The theory of causal effects and the principle of atomic stratification. (260)
Rolf Steyer
Beyond the randomized experiment, mean differences between treatment conditions are plagued by confounding, which sometimes manifests itself by the reversal of the alleged treatment effects when considering subpopulations instead of the total population. Therefore, Neyman and Rubin built their theories on the causal effects in the smallest possible subpopulations: the observational units. However, there are examples showing that confounding does not necessarily vanish at the level of the observational units. Hence, it is proposed to base the theory of causal effects on the more general notion of atomic strata, which are obtained by conditioning on all potential confounders. Those random variables whose values are the treatment-conditional expected values of the outcome variable Y in the atomic strata are called the true outcome variables.

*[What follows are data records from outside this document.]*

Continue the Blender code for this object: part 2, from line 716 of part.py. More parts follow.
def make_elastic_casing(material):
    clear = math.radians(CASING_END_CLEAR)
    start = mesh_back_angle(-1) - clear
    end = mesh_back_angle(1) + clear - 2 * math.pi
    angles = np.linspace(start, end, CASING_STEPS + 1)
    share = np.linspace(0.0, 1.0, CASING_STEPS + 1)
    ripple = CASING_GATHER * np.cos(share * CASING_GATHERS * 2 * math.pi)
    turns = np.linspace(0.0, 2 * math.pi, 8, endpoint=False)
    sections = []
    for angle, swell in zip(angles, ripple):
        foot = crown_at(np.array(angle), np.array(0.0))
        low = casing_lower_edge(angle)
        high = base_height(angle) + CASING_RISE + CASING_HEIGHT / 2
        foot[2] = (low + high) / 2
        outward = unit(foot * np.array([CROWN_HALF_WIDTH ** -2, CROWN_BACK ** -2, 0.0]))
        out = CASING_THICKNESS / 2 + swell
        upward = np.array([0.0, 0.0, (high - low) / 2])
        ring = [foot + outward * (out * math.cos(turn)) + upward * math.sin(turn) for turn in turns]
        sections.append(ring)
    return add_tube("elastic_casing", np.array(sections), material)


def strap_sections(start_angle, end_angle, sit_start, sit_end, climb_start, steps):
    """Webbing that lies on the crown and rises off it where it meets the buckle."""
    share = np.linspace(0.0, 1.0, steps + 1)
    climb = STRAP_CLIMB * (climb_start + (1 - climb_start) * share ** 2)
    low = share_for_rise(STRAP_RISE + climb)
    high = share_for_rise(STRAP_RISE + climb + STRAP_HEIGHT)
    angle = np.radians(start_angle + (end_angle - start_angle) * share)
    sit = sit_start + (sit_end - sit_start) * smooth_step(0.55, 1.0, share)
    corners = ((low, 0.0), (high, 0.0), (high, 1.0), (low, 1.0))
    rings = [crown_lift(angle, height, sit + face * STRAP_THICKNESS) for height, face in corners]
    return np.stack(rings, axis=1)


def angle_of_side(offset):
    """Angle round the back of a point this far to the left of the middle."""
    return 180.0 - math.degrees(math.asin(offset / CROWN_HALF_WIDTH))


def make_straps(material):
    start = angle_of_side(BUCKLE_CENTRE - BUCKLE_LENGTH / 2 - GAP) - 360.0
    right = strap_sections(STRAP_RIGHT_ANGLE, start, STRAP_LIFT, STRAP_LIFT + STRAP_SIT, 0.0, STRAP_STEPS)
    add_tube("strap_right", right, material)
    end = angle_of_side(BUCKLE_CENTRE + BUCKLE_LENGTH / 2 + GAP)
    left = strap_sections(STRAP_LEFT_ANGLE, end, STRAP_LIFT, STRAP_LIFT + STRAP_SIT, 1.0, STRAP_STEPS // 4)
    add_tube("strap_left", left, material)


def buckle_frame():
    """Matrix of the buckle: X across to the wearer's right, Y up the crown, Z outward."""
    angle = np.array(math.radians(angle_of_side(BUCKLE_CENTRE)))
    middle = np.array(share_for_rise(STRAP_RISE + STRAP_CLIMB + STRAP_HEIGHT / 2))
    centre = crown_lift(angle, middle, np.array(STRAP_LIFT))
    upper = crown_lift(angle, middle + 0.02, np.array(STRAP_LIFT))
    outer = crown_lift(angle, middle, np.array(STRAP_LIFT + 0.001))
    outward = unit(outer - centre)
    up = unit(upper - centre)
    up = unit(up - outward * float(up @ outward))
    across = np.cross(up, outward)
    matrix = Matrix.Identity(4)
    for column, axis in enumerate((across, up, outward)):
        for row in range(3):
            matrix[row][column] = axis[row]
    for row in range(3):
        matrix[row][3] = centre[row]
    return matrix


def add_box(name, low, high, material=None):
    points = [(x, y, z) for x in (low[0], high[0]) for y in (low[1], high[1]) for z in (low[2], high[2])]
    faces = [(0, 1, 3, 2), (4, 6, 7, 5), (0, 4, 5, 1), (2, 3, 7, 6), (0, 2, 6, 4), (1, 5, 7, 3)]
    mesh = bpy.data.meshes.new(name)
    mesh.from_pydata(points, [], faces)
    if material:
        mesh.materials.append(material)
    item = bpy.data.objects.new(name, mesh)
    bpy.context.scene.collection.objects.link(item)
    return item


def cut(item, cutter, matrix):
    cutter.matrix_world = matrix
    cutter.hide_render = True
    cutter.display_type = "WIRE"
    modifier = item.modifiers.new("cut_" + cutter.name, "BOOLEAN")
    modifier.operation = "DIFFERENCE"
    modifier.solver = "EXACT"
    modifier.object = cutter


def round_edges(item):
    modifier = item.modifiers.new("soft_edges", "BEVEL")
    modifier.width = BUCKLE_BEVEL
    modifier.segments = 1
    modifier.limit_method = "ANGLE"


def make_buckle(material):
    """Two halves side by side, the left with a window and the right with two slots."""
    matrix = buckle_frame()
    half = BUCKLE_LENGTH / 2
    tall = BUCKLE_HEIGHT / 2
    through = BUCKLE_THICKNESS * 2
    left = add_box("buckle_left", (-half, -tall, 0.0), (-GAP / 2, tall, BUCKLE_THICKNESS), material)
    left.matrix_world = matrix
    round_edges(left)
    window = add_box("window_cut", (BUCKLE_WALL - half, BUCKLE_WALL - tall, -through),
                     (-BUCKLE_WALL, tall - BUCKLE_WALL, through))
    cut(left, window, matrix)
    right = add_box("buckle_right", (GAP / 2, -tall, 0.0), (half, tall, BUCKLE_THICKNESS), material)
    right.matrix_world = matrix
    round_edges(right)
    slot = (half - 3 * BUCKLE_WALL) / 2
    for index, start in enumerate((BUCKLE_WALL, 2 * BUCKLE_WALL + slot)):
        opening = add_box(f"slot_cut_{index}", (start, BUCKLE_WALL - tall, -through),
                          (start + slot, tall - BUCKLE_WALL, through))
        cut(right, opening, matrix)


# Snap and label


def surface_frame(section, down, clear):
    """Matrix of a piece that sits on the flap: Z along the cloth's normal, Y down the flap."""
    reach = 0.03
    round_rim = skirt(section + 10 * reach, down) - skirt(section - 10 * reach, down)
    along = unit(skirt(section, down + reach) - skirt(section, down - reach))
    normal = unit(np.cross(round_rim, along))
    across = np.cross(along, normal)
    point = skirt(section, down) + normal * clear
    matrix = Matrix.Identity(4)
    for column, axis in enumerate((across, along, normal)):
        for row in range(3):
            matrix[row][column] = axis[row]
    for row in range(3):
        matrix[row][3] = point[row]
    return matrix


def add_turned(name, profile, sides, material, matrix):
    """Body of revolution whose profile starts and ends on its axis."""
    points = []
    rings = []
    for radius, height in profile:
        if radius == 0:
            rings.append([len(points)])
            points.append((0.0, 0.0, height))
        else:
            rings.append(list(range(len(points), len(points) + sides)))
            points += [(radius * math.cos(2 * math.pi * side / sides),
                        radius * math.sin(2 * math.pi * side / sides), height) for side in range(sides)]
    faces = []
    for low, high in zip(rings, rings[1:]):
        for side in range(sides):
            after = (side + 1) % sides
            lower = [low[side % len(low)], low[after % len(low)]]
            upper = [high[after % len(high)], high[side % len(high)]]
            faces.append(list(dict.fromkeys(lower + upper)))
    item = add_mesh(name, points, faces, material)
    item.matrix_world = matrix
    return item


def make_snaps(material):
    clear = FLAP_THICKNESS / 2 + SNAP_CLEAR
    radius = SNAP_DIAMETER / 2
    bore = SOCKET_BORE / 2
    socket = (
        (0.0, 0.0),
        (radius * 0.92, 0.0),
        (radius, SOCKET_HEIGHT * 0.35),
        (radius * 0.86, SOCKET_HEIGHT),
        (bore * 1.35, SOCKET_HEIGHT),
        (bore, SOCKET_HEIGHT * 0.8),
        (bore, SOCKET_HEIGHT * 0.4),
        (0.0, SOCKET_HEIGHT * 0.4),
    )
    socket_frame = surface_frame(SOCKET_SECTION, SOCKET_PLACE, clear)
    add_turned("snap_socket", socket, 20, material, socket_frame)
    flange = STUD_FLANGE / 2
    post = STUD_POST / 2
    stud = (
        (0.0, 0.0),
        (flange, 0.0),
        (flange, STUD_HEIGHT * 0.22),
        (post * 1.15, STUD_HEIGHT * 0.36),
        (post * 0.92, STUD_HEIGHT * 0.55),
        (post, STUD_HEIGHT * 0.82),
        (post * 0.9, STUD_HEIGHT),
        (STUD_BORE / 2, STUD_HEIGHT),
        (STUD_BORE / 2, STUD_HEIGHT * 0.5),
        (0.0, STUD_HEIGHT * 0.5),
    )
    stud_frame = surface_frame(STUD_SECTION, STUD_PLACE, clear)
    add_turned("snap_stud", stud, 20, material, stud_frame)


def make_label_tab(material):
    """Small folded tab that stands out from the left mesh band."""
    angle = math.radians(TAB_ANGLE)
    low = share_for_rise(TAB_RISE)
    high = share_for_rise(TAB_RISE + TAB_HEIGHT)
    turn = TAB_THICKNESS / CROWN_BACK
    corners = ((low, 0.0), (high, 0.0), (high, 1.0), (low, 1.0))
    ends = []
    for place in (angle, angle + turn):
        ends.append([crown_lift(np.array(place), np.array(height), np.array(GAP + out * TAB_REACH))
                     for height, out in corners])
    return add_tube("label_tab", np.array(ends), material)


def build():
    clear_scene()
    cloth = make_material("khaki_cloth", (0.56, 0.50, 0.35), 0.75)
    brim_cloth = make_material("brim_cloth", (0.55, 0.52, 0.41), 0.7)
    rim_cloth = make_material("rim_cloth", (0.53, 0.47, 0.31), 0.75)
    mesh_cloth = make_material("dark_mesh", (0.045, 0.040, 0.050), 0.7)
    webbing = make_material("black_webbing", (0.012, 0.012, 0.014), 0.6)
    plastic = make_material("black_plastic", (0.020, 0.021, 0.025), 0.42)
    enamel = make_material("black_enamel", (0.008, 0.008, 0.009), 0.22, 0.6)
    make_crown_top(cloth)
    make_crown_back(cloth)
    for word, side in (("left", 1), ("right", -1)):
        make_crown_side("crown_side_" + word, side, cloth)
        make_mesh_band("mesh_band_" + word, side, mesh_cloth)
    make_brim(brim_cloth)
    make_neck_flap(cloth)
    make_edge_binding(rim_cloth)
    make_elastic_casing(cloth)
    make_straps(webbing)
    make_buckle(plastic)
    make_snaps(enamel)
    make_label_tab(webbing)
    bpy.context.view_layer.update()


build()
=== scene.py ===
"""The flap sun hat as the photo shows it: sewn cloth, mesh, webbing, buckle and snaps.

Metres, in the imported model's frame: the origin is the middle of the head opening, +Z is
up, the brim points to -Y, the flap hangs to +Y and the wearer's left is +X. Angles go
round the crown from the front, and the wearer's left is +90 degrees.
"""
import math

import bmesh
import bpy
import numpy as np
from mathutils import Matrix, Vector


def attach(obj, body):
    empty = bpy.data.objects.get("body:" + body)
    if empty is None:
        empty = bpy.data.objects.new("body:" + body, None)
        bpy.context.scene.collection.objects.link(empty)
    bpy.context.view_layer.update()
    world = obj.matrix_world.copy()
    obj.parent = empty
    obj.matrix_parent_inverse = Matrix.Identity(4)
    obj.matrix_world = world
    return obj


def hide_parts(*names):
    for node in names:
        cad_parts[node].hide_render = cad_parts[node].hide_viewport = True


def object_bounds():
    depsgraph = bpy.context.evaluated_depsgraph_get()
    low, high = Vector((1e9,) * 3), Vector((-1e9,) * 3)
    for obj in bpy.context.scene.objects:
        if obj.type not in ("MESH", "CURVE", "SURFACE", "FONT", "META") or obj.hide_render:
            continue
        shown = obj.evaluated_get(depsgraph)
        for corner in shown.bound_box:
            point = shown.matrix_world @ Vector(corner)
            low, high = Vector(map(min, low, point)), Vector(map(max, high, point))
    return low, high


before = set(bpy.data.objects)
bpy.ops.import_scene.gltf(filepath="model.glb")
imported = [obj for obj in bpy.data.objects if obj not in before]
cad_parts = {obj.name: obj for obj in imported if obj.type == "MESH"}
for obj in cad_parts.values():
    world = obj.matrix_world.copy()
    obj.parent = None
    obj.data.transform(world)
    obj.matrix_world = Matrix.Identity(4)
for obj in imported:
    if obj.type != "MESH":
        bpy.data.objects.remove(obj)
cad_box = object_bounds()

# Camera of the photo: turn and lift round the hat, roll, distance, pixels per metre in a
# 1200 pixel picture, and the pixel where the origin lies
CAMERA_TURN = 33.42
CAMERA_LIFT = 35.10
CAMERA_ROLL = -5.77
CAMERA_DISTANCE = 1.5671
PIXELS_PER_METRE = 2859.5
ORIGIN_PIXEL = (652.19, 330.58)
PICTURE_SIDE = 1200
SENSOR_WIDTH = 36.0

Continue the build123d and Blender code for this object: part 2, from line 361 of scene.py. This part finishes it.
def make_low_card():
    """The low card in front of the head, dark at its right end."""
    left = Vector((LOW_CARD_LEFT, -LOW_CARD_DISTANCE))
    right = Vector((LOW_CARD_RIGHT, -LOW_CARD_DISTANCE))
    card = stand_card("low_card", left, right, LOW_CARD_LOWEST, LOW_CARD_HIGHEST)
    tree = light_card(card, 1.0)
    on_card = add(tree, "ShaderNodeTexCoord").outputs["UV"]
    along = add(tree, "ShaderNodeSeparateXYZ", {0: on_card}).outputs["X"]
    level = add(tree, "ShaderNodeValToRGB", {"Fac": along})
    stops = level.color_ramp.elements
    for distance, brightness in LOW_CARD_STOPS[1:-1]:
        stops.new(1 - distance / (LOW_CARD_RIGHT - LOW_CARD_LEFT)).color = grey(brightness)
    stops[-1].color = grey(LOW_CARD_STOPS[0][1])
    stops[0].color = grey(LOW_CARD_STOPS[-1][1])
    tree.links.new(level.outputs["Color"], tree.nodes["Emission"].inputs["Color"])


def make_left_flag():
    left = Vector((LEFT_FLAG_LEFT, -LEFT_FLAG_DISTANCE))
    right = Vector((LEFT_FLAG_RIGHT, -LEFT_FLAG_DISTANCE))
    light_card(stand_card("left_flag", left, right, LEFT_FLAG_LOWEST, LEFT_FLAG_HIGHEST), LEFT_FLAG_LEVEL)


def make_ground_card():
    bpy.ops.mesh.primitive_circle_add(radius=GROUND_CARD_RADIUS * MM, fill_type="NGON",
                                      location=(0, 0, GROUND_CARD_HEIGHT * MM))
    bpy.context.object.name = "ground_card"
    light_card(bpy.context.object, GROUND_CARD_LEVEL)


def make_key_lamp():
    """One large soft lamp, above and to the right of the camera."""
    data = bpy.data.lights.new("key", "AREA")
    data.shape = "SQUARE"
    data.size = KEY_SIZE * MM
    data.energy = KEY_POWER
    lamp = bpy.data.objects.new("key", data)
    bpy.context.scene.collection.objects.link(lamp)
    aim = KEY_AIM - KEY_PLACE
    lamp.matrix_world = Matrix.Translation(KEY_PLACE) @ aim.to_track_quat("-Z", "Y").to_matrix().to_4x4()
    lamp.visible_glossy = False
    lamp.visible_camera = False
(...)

They replace Rubins’s “potential outcome variables”. Once, we have defined the true outcome variables and the causal effects on the level of the atomic strata, we can define average causal effects by the difference between the expected values over the distribution of the strata. Conditioning on the atomic strata and then taking the expected values over the distribution of the strata is what we call the principle of atomic stratification in the theory of causal effects.